Integrantes do governo brasileiro, incluindo o presidente Jair Bolsonaro, discutiram com o diretor-geral da Central de Inteligência dos Estados Unidos (CIA), Williams Burns, em julho do ano passado, assuntos relativos “à promoção da democracia, da segurança e da estabilidade no Hemisfério”. A informação está em um ofício encaminhado à Câmara dos Deputados pelo ministro do Gabinete de Segurança Institucional da Presidência da República (GSI), Augusto Heleno.
Burns desembarcou em Brasília no dia 1º daquele mês, sem que o encontro constasse previamente nas agendas das autoridades, e os temas tratados durante a visita jamais haviam sido esclarecidos. Segundo a agência de notícias Reuters informou nesta quinta-feira (5), o dirigente da CIA veio ao Brasil para pedir que o governo brasileiro parasse de questionar a integridade das eleições no País.
A visita de Burns coincidiu com um momento em que Bolsonaro fazia ataques ao sistema eleitoral brasileiro, apontando suspeitas de fraude, mas sem apresentar provas. De acordo com a agência de notícias, o americano teria dito ao presidente, ao general Heleno e ao então diretor da Agência Brasileira de Inteligência (Abin), Alexandre Ramagem, que o processo democrático é sagrado e que o sistema de votação no Brasil não poderia ser subestimado.
O ofício, encaminhado por Heleno em 2 de setembro de 2021, responde a questionamentos do deputado Glauber Braga (PSOL-RJ) acerca da visita. O documento foi endereçado ao deputado Luciano Bivar (União-PE), primeiro secretário da Mesa Diretora da Câmara, que tem a função de enviar requerimentos de informação a ministros.
Na resposta, o chefe do GSI informa que houve reuniões com Burns no Palácio do Planalto e um jantar oferecido no mesmo dia pela Embaixada dos EUA em Brasília (DF). Heleno destacou que o diretor da CIA se mostrou interessado, em relação à Abin, “na permanência da cooperação em matéria de inteligência, fundamental para responder a ameaças de caráter transnacional, como o terrorismo, a criminalidade organizada e a criminalidade cibernética”.
No documento em que responde à Câmara, Heleno também afirmou que o jantar foi apenas um evento de cortesia “e, naturalmente, transcorreu com conversas informais a respeito de temas de interesse mútuo do Brasil e dos Estados Unidos da América”. Ou seja, não havia, no convite, pauta ou tópicos pré-estabelecidos. Na reunião no Planalto, incluída posteriormente na agenda do presidente, consta também a presença do então ministro da Defesa, Walter Braga Netto. O general, hoje assessor especial da Presidência, é cotado para ser vice na chapa de Bolsonaro à reeleição.
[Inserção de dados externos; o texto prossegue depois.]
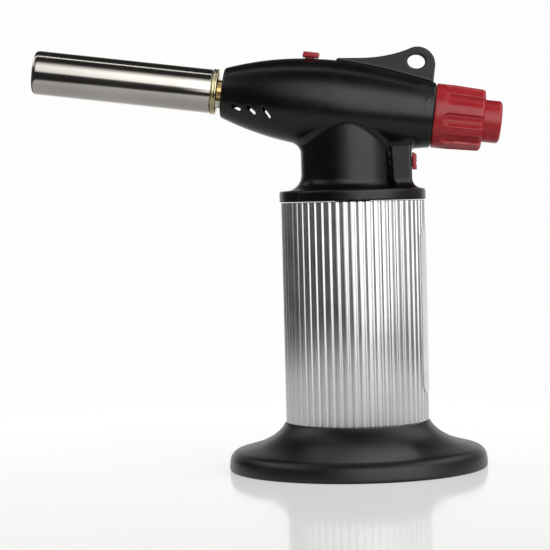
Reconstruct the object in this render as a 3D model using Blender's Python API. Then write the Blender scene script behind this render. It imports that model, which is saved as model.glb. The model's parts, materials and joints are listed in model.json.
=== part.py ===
"""Butane torch: a ribbed grip that holds the fuel tank, and a two-part head that
holds the burner, the gas valve and the piezo ignition.

Frame: +Z up, the burner points towards -X, and the grip's axis is vertical. Every
dimension below is in millimetres, and MM turns it into Blender's metres.
"""

import math

import bmesh
import bpy
from mathutils import Matrix, Vector

MM = 0.001
GAP = 0.3                      # clearance between neighbouring solids
ROUND = 44                     # sides of a large turned part
MID_ROUND = 28                 # sides of a middling one
SMALL_ROUND = 14               # sides of a small turned part
HOLLOW_ROUND = 26              # sides of the housing's cavities

# ---- driving dimensions ---------------------------------------------------

# base and grip
BASE_R = 51.5
BASE_TOP = 18.3
SLEEVE_R = 28.5
SLEEVE_WALL = 0.9
SLEEVE_LOW = BASE_TOP + GAP
SLEEVE_HIGH = 106.1
RIBS = 56
RIB_DEPTH = 0.6
RIB_GROOVE = 0.36              # share of the rib pitch that the groove takes
TANK_R = SLEEVE_R - SLEEVE_WALL - GAP
TANK_WALL = 2.0
TANK_LOW = 16.9
TANK_FLOOR = 4.0
TANK_HIGH = 103.0

# head, on the burner axis: s runs from the nozzle to the knob, 0 over the grip
TILT = math.radians(7.7)       # the nozzle points up by this much
AXIS_Z = 143.9                 # height at which the burner axis crosses the grip axis
NOZZLE_S = -127.3
TUBE_R = 8.8
TUBE_WALL = 0.7
TUBE_END_S = -55.4
RING_R = 9.4
HOUSING_FRONT_S = -51.3
HOUSING_REAR_S = 33.0
SHELL = 2.2                    # wall of the two housing halves
SPLIT = 0.15                   # half of the parting gap
NECK_R = 20.2                  # half of the neck's length, along X
NECK_HALF_Y = 16.6
COLLAR_R = 29.1
COLLAR_LOW = 106.4
COLLAR_HIGH = 110.8
BOSS_HALF_W = 9.0
BOSS_X = 24.2
KNOB_R = 12.8
KNOB_FRONT_S = 33.4
KNOB_REAR_S = 52.9
KNOB_FLUTES = 9
BUTTON_R = 8.4
BUTTON_REAR_S = 60.2
TAB_HALF_T = 2.0               # half of the hanging tab's thickness

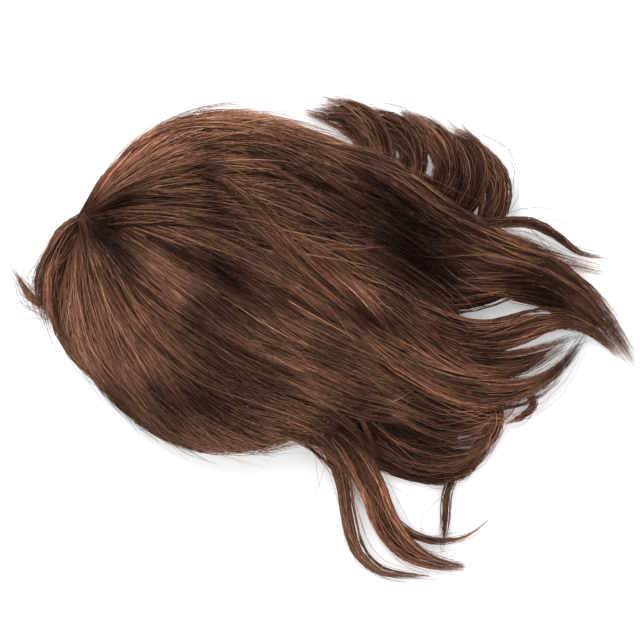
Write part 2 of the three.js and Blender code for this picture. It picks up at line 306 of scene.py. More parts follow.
def rings_of(row):
    """The lock's centre line at its solid's own rings: x and y add up the headings, each at the middle of
    its step, and the height is the body's surface where the lock hugs it and its own rise elsewhere."""
    steps = max(FEWEST_STEPS, round(row["length"] / row["step"]))
    x, y, height = row["x"] * BODY_HALF_LENGTH, row["y"] * BODY_HALF_WIDTH, row["rise"][0]
    if row["origin"]:
        at = rings_of(rows_by_name[row["origin"]])[0]
        x, y, z = at[int(row["share"] * (len(at) - 1) + 0.5)]
        height = z / BODY_HEIGHT
    u = np.arange(steps + 1) / steps
    heading = np.radians(along(row["turns"], np.minimum(1, u + 0.5 / steps)))[:-1]
    stride = row["length"] / steps
    x = x + np.concatenate([[0], np.cumsum(np.cos(heading) * stride)])
    y = y + np.concatenate([[0], np.cumsum(np.sin(heading) * stride)])
    wide, middle, over, under = section(x)
    hug = row["hug"] * (1 - smooth((x / BODY_HALF_LENGTH - row["let_go"]) / LET_GO))
    turn = np.arccos(np.clip(y / wide, -1, 1)) + np.radians(row["tuck"]) * smooth(u / TUCK_SHARE)
    half = np.where(np.sin(turn) > 0, over, under)
    on_body = np.stack([x, np.cos(turn) * wide, middle + np.sin(turn) * half], -1)
    free = np.stack([x, y, along([height, *row["rise"][1:]], u) * BODY_HEIGHT], -1)
    return mix(free, on_body, hug[:, None]), hug


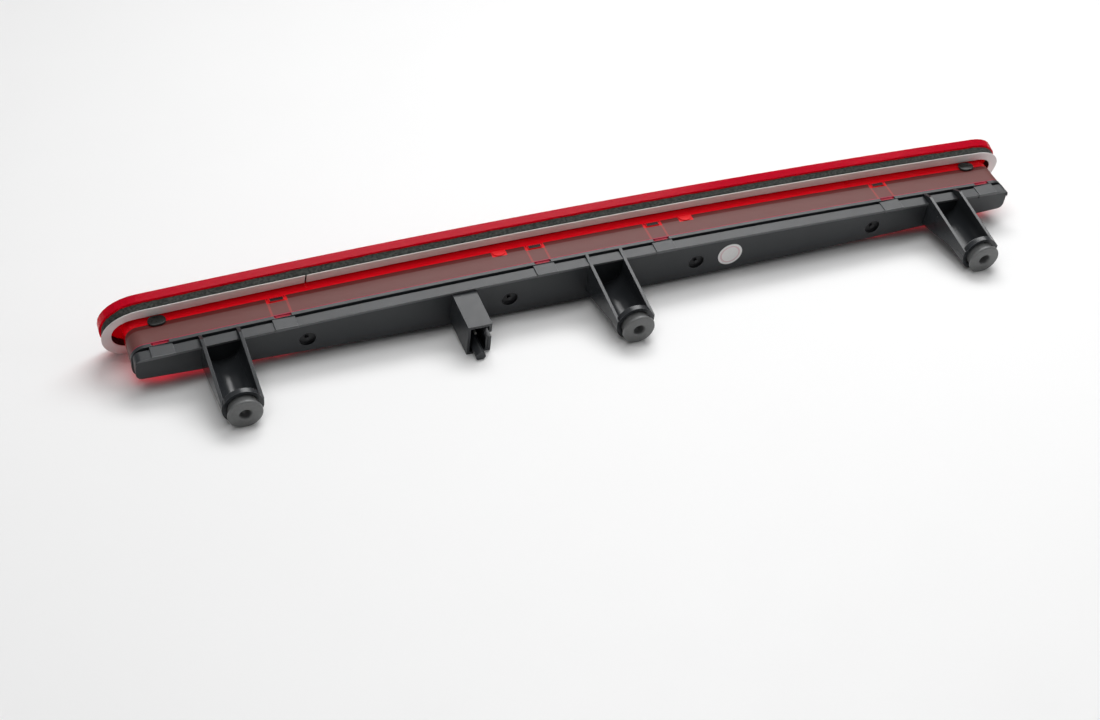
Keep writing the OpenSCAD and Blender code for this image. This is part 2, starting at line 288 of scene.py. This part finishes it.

Burns é um diplomata veterano, com histórico de atuação internacional. Em 2015 foi um dos negociadores do acordo nuclear entre Irã, EUA e outras grandes potências. No ano passado, cerca de um mês após visitar o Brasil, esteve no Afeganistão para se reunir com o líder político e número dois do Talibã, mulá Abdul Ghani Baradar.
Na época da visita, Bolsonaro chegou a comentar a reunião com o diretor da CIA em conversa com apoiadores, mas sem entrar em detalhes do que foi tratado. Na ocasião, atacou países vizinhos.
“Hoje recebi o chefe da CIA (sic), americano, e conversei com ele (Burns) reservadamente. Ninguém vive mais isolado. Eu interajo com vários países aqui. Não posso dizer que isso foi tratado com ele, mas a gente analisa aqui na América do Sul como estão as coisas. A Venezuela a gente não aguenta falar mais, mas olha a Argentina. Para onde está indo o Chile? O que aconteceu na Bolívia? Voltou a turma do Evo Morales e, mais ainda, a presidente que estava lá no mandato tampão (Jeanine Añez) está presa, acusada de atos antidemocráticos. Estão sentindo alguma semelhança com o Brasil?”, afirmou o presidente.
Questionados, nesta quinta-feira, sobre o pedido do diretor da CIA relatado pela Reuters, o GSI afirmou que “não recebe recados de nenhum país do mundo, nem os transmite”.
“A agenda com o Diretor da CIA foi devidamente divulgada. Os assuntos tratados, em reuniões, na área de inteligência, são sigilosos. O GSI não recebe recados de nenhum país do mundo, nem os transmite. Temos um excelente corpo de diplomatas e adidos para tratar dos interesses nacionais”, diz, em nota, a pasta comandada por Heleno.
Também questionados, a Secretaria de Comunicações da Presidência e a embaixada do EUA no Brasil não comentaram.